* Begin INFORMATION PROVIDED *

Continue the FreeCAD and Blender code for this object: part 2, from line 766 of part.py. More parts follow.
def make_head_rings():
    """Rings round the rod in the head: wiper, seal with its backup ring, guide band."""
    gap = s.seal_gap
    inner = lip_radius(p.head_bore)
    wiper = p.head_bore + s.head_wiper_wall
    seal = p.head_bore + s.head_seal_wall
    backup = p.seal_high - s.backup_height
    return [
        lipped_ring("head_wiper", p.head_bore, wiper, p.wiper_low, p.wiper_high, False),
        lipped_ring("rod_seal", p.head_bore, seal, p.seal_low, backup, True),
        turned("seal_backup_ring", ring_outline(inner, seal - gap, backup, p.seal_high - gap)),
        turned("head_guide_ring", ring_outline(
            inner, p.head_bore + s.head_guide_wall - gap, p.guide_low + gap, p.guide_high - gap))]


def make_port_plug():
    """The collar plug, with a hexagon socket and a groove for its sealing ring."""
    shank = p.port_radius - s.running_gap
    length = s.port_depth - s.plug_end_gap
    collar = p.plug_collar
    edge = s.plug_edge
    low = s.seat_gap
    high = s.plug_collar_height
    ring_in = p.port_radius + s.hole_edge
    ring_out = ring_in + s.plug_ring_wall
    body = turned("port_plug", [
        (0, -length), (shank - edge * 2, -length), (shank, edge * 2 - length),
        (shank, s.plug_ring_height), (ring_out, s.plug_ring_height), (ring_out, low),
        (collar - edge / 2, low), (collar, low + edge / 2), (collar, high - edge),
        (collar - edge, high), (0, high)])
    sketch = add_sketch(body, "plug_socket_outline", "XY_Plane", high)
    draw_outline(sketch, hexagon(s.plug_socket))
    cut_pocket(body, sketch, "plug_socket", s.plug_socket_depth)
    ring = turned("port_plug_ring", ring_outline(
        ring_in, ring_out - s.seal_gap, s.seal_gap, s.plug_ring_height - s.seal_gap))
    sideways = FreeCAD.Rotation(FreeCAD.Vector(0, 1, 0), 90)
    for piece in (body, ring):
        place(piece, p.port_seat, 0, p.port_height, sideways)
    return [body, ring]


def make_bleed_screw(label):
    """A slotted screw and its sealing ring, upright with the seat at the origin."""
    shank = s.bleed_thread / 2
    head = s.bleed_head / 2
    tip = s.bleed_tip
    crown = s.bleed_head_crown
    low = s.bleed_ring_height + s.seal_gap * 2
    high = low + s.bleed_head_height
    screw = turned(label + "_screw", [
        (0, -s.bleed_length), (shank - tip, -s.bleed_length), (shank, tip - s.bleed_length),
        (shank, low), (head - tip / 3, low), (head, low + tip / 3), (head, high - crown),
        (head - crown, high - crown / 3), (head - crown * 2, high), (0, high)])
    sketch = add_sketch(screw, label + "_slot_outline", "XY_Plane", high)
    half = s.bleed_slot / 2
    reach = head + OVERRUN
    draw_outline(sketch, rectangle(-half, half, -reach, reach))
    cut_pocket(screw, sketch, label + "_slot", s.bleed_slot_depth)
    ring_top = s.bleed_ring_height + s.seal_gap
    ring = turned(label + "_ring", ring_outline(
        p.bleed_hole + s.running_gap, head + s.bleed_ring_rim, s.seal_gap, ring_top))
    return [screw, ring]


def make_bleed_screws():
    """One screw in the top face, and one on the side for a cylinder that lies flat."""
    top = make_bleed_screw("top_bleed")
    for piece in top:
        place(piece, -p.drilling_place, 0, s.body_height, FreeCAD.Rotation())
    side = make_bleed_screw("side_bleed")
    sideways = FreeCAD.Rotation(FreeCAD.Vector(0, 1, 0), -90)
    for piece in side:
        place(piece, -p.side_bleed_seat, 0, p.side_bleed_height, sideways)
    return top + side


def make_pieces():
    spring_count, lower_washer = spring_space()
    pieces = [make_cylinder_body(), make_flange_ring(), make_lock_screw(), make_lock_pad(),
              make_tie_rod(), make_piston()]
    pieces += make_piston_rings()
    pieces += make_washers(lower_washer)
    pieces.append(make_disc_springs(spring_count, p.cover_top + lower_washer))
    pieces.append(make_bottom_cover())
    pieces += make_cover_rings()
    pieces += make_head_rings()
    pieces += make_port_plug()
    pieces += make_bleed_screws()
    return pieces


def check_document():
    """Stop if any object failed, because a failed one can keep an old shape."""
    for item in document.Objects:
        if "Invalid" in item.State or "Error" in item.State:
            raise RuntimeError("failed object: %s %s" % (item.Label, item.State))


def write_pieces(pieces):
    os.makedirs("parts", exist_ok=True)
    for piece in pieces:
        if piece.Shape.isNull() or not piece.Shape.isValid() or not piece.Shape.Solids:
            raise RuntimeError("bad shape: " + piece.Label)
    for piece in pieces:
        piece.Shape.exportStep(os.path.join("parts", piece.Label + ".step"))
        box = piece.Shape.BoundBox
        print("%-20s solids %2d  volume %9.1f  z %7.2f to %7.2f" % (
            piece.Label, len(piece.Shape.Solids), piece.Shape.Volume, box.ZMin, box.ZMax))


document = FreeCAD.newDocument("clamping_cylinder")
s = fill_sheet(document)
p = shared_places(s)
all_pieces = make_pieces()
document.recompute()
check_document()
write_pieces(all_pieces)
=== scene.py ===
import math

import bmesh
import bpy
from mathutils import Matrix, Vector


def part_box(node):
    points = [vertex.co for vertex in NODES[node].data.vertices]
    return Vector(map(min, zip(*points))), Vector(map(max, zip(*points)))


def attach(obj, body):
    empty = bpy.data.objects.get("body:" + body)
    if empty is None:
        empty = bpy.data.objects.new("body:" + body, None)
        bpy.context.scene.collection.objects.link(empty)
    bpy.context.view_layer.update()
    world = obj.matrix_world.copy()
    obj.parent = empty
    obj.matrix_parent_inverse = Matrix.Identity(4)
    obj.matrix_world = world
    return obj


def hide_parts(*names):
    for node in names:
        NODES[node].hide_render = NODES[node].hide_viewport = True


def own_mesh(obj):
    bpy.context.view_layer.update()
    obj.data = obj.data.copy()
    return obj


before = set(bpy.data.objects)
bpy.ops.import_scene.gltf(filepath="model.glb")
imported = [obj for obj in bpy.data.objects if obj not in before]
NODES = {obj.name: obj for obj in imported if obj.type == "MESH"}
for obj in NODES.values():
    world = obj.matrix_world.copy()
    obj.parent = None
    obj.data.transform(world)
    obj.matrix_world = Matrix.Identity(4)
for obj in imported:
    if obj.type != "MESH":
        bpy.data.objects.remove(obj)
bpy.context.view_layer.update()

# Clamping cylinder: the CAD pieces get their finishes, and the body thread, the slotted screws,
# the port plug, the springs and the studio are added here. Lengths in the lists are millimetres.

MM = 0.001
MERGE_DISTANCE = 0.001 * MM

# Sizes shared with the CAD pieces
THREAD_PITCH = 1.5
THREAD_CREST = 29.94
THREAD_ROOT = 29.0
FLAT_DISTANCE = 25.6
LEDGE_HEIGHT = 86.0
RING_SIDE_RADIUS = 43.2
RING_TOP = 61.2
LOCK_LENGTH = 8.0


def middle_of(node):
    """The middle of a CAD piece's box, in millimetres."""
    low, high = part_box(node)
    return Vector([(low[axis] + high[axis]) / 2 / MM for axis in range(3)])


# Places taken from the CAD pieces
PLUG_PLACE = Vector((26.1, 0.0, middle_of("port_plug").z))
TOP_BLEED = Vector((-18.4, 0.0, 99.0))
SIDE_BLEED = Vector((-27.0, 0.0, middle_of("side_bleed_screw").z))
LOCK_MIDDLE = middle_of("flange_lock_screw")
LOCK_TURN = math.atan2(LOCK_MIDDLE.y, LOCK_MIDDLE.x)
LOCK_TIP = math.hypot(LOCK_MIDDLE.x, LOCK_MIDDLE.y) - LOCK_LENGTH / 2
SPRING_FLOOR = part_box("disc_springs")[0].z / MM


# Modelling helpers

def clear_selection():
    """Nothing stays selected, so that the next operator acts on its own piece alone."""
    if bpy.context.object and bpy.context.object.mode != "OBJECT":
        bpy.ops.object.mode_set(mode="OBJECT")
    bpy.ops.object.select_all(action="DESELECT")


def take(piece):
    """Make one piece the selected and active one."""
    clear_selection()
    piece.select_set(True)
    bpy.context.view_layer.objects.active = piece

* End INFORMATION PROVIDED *
* Begin INFORMATION PROVIDED *

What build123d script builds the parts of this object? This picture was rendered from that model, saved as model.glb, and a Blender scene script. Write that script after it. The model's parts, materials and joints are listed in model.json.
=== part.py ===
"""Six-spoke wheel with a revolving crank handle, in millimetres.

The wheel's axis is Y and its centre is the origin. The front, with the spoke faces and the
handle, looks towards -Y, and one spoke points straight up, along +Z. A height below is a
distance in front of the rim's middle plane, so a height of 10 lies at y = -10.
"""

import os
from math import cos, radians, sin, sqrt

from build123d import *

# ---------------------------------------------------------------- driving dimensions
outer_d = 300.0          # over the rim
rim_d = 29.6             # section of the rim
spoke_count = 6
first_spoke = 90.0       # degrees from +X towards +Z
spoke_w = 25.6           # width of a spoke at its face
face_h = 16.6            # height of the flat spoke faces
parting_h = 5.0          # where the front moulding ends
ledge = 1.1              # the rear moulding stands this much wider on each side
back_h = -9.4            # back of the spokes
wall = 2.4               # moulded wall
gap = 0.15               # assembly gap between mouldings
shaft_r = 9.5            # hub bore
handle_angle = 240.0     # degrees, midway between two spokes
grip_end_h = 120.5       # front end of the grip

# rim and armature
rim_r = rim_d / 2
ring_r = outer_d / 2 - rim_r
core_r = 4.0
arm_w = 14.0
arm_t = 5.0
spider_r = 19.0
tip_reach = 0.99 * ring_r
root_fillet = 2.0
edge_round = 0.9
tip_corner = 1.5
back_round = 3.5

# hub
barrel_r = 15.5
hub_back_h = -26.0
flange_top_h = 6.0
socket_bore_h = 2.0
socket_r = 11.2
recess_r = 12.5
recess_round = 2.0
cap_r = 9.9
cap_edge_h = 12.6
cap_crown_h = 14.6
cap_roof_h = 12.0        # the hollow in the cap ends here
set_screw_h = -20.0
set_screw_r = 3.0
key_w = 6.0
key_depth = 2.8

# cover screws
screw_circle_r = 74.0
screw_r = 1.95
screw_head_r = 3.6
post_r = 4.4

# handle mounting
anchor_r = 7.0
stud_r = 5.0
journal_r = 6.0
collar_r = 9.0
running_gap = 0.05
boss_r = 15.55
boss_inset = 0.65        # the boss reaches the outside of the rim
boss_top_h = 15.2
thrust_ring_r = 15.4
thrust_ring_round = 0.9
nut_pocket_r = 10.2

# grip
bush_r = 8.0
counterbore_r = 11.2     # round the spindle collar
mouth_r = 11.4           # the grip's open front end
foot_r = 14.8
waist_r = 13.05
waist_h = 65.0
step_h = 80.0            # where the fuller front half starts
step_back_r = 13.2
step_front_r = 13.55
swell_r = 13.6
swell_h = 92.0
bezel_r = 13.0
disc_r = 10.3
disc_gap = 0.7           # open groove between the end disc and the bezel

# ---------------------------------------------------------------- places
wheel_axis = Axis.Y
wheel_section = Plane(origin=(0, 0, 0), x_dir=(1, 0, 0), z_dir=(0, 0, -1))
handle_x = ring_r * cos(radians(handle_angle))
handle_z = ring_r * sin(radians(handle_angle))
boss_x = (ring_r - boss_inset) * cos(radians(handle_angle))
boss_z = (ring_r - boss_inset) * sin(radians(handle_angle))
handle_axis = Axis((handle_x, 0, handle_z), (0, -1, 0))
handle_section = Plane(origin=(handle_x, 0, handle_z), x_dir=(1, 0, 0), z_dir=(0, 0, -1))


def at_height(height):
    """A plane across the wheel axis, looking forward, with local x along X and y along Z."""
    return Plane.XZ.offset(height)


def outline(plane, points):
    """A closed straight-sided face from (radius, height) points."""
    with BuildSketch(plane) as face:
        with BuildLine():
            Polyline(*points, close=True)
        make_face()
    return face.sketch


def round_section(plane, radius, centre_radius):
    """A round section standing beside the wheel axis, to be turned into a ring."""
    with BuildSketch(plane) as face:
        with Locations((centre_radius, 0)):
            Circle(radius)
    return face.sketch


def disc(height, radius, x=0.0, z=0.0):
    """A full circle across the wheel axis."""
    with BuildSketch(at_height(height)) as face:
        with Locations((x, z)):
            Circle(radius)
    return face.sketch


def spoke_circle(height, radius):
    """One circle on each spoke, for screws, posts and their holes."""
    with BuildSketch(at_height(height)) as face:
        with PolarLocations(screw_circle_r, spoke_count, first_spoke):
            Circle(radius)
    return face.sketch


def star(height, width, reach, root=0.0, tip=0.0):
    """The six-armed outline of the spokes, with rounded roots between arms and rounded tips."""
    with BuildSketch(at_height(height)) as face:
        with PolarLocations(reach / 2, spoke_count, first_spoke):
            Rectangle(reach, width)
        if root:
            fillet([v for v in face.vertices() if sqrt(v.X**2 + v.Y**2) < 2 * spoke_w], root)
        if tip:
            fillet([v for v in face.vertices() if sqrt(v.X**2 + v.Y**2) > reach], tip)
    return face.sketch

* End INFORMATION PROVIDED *

SET TASK: Nothing but the lines from the one with "s = fill_sheet(document)" through the one with "imported = [obj" should be repeated, and each exactly.

RESPONSE TO THE EXERCISE:
s = fill_sheet(document)
p = shared_places(s)
all_pieces = make_pieces()
document.recompute()
check_document()
write_pieces(all_pieces)
=== scene.py ===
import math

import bmesh
import bpy
from mathutils import Matrix, Vector


def part_box(node):
    points = [vertex.co for vertex in NODES[node].data.vertices]
    return Vector(map(min, zip(*points))), Vector(map(max, zip(*points)))


def attach(obj, body):
    empty = bpy.data.objects.get("body:" + body)
    if empty is None:
        empty = bpy.data.objects.new("body:" + body, None)
        bpy.context.scene.collection.objects.link(empty)
    bpy.context.view_layer.update()
    world = obj.matrix_world.copy()
    obj.parent = empty
    obj.matrix_parent_inverse = Matrix.Identity(4)
    obj.matrix_world = world
    return obj


def hide_parts(*names):
    for node in names:
        NODES[node].hide_render = NODES[node].hide_viewport = True


def own_mesh(obj):
    bpy.context.view_layer.update()
    obj.data = obj.data.copy()
    return obj


before = set(bpy.data.objects)
bpy.ops.import_scene.gltf(filepath="model.glb")
imported = [obj for obj in bpy.data.objects if obj not in before]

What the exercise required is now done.